The Z-OVR is a Cable Impedance Measurement Test Set. It is made up of a control unit and a load unit. There are 3 output ranges 75V 80A, 150V 40A and 300V 20A. The idea is to select the V range to inject the maximum current into the cable. The resultant magnitude of the voltage and phase angle across the line is measured. The Current, Voltage, Phase Angle and Impedance (Z & X) is then shown.

The unit was initially designed for overhead and underground lines; as such Z-OVR is ideal for measurements within the Wind Power Industry when taking Distance Relay measurements.

So What’s The Method When Testing Line Impedance?

Connect the tester locally whilst at the far end linking the 3 phases and earth together.

(See the diagram below)

The Impedance Test Setup Procedure would be conducted as follows…

1. Test A to B
2. Test B to C
3. Test A to C
4. Lastly test AB &C in parallel to earth

The information gained would then allow the engineer to determine the Impedance of A, B and C thus giving the engineer the correct information to setup the distance relays correctly and avoiding guesswork!
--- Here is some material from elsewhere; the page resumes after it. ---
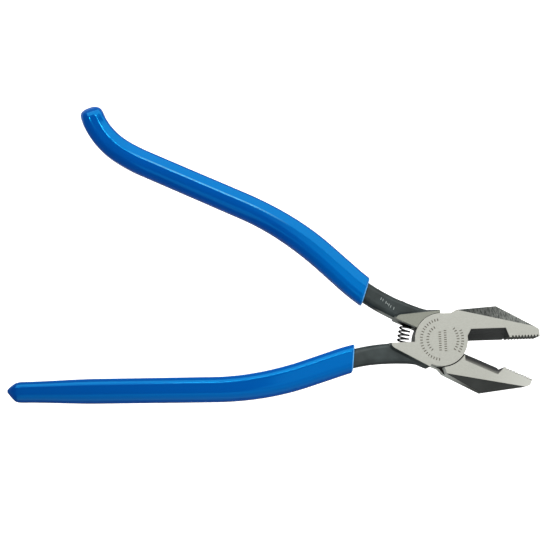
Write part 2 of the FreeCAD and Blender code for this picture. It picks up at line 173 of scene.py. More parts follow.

VIEW Z-OVR IMPEDANCE TEST SYSTEM

BOOK A Z-OVR DEMO

The performance of a wind farm depends heavily on accurate testing and precise data. Modern wind energy projects require rigorous monitoring to ensure that turbines operate safely, efficiently, and in line with regulatory standards. This is where test and measurement tools play a vital role. From installation through to ongoing maintenance, these tools provide engineers with the insights needed to maximize energy production and extend the life of assets.

Why Testing Matters in Wind Energy

Wind turbines are complex systems that combine mechanical, electrical, and digital components. Any failure in one part can affect the overall performance of the farm. Regular testing allows operators to:

• Detect potential faults before they lead to costly downtime.
• Validate power output and efficiency.
• Monitor vibrations, torque, and load distribution.
• Comply with industry safety standards and certifications.

Accurate measurement is not just about meeting compliance; it directly affects profitability. Even a small improvement in turbine performance can translate into significant increases in annual energy yield.

Types of Test and Measurement Tools Used

A wide range of test and measurement equipment is used across wind farms, depending on the stage of operation. Some of the most common include:

• Power analyzers – Used to measure energy production, electrical output, and power quality.
• Vibration sensors – Critical for detecting imbalance, misalignment, or bearing wear in rotating components.
• Thermal cameras – Help identify overheating in electrical systems, generators, or gearboxes.
• Torque transducers – Measure the torque applied to shafts and help optimize load distribution.
• Line Impedance Measurement Testers – Essential for verifying grid connection quality and ensuring safe, reliable power delivery from turbines to substations. They detect potential wiring or impedance issues that could affect efficiency or create safety risks.
• Data acquisition systems (DAQs) – Collect real-time information from multiple sensors to provide a complete performance picture.

By integrating these tools, engineers can create predictive maintenance schedules that reduce unplanned stoppages.

Testing During Installation and Commissioning

Before a wind turbine begins generating power, it undergoes thorough testing. Measurement tools are used to confirm that installation meets manufacturer specifications, electrical connections are stable, and safety systems are operational. Load testing, blade balancing, and alignment checks ensure the turbine is ready for long-term performance.

Ongoing Monitoring and Maintenance

Once operational, continuous testing is essential. Remote monitoring systems equipped with test and measurement technology provide real-time alerts when irregularities occur. For example, vibration analysis can highlight early signs of gearbox wear, while thermal imaging can prevent electrical fires. Preventative maintenance based on this data helps extend turbine lifespan and protect investments.

Future Trends in Wind Farm Testing

The future of wind energy testing lies in automation and digital integration. Smart sensors, wireless data transmission, and AI-driven analytics are transforming how operators use test and measurement tools. Instead of reactive fixes, predictive algorithms will soon allow wind farms to anticipate and resolve issues before they affect performance.

The Takeaway

Testing with advanced test and measurement tools is fundamental to the success of modern wind farms. From commissioning to ongoing monitoring, these instruments ensure safety, optimise output, and protect long-term profitability. As technology evolves, wind energy operators who prioritise precise measurement will be best placed to harness maximum efficiency from their renewable assets.